◆ What is being asked:
Would you return the complete listing below word for word?

◆ Dataset excerpt:
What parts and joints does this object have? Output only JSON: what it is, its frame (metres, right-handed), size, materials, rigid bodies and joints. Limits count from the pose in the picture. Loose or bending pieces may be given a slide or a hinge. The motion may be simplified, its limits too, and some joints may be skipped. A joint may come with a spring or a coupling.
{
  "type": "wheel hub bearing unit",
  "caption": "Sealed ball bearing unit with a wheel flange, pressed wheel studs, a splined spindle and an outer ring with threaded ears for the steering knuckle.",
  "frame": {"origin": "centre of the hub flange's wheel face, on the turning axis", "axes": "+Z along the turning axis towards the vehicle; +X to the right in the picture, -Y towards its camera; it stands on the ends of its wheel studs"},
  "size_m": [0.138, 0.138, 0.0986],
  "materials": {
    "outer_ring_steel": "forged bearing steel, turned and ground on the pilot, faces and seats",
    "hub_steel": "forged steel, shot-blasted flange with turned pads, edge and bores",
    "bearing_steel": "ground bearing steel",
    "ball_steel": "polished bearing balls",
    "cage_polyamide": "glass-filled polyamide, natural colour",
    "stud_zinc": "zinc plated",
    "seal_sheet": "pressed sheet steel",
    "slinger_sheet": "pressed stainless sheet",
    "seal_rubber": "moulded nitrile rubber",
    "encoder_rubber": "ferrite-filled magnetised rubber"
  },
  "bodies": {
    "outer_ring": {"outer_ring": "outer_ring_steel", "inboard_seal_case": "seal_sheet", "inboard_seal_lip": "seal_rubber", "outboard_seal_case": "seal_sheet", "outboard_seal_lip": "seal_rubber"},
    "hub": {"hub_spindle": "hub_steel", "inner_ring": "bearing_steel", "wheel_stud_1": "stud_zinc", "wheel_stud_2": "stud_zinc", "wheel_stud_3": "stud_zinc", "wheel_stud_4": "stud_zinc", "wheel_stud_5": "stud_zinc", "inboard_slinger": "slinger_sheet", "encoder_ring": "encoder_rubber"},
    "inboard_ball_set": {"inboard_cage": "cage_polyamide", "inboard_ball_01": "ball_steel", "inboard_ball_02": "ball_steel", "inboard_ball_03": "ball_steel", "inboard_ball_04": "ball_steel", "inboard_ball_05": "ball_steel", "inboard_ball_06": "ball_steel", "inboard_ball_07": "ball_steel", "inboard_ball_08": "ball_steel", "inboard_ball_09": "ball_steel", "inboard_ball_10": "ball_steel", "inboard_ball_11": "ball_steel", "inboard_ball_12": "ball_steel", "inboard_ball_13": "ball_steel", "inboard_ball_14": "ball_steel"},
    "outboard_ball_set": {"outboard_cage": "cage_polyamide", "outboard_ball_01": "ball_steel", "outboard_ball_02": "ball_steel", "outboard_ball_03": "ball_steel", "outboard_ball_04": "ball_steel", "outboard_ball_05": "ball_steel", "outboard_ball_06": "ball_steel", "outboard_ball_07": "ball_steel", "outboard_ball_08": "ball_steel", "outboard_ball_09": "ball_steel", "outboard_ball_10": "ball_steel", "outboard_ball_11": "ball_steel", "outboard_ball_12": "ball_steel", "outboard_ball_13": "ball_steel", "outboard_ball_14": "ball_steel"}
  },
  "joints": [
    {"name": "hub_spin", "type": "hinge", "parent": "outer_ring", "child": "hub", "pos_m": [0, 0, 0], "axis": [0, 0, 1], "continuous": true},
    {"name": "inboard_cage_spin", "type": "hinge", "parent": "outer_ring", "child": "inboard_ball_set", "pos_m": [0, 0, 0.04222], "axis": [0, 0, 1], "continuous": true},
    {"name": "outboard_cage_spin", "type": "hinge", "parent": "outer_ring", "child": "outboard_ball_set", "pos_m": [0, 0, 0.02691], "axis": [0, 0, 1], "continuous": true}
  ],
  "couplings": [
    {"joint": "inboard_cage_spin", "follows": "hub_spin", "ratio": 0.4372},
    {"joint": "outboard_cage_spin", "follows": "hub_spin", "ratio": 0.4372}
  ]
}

◆ Reply:
What parts and joints does this object have? Output only JSON: what it is, its frame (metres, right-handed), size, materials, rigid bodies and joints. Limits count from the pose in the picture. Loose or bending pieces may be given a slide or a hinge. The motion may be simplified, its limits too, and some joints may be skipped. A joint may come with a spring or a coupling.
{
  "type": "wheel hub bearing unit",
  "caption": "Sealed ball bearing unit with a wheel flange, pressed wheel studs, a splined spindle and an outer ring with threaded ears for the steering knuckle.",
  "frame": {"origin": "centre of the hub flange's wheel face, on the turning axis", "axes": "+Z along the turning axis towards the vehicle; +X to the right in the picture, -Y towards its camera; it stands on the ends of its wheel studs"},
  "size_m": [0.138, 0.138, 0.0986],
  "materials": {
    "outer_ring_steel": "forged bearing steel, turned and ground on the pilot, faces and seats",
    "hub_steel": "forged steel, shot-blasted flange with turned pads, edge and bores",
    "bearing_steel": "ground bearing steel",
    "ball_steel": "polished bearing balls",
    "cage_polyamide": "glass-filled polyamide, natural colour",
    "stud_zinc": "zinc plated",
    "seal_sheet": "pressed sheet steel",
    "slinger_sheet": "pressed stainless sheet",
    "seal_rubber": "moulded nitrile rubber",
    "encoder_rubber": "ferrite-filled magnetised rubber"
  },
  "bodies": {
    "outer_ring": {"outer_ring": "outer_ring_steel", "inboard_seal_case": "seal_sheet", "inboard_seal_lip": "seal_rubber", "outboard_seal_case": "seal_sheet", "outboard_seal_lip": "seal_rubber"},
    "hub": {"hub_spindle": "hub_steel", "inner_ring": "bearing_steel", "wheel_stud_1": "stud_zinc", "wheel_stud_2": "stud_zinc", "wheel_stud_3": "stud_zinc", "wheel_stud_4": "stud_zinc", "wheel_stud_5": "stud_zinc", "inboard_slinger": "slinger_sheet", "encoder_ring": "encoder_rubber"},
    "inboard_ball_set": {"inboard_cage": "cage_polyamide", "inboard_ball_01": "ball_steel", "inboard_ball_02": "ball_steel", "inboard_ball_03": "ball_steel", "inboard_ball_04": "ball_steel", "inboard_ball_05": "ball_steel", "inboard_ball_06": "ball_steel", "inboard_ball_07": "ball_steel", "inboard_ball_08": "ball_steel", "inboard_ball_09": "ball_steel", "inboard_ball_10": "ball_steel", "inboard_ball_11": "ball_steel", "inboard_ball_12": "ball_steel", "inboard_ball_13": "ball_steel", "inboard_ball_14": "ball_steel"},
    "outboard_ball_set": {"outboard_cage": "cage_polyamide", "outboard_ball_01": "ball_steel", "outboard_ball_02": "ball_steel", "outboard_ball_03": "ball_steel", "outboard_ball_04": "ball_steel", "outboard_ball_05": "ball_steel", "outboard_ball_06": "ball_steel", "outboard_ball_07": "ball_steel", "outboard_ball_08": "ball_steel", "outboard_ball_09": "ball_steel", "outboard_ball_10": "ball_steel", "outboard_ball_11": "ball_steel", "outboard_ball_12": "ball_steel", "outboard_ball_13": "ball_steel", "outboard_ball_14": "ball_steel"}
  },
  "joints": [
    {"name": "hub_spin", "type": "hinge", "parent": "outer_ring", "child": "hub", "pos_m": [0, 0, 0], "axis": [0, 0, 1], "continuous": true},
    {"name": "inboard_cage_spin", "type": "hinge", "parent": "outer_ring", "child": "inboard_ball_set", "pos_m": [0, 0, 0.04222], "axis": [0, 0, 1], "continuous": true},
    {"name": "outboard_cage_spin", "type": "hinge", "parent": "outer_ring", "child": "outboard_ball_set", "pos_m": [0, 0, 0.02691], "axis": [0, 0, 1], "continuous": true}
  ],
  "couplings": [
    {"joint": "inboard_cage_spin", "follows": "hub_spin", "ratio": 0.4372},
    {"joint": "outboard_cage_spin", "follows": "hub_spin", "ratio": 0.4372}
  ]
}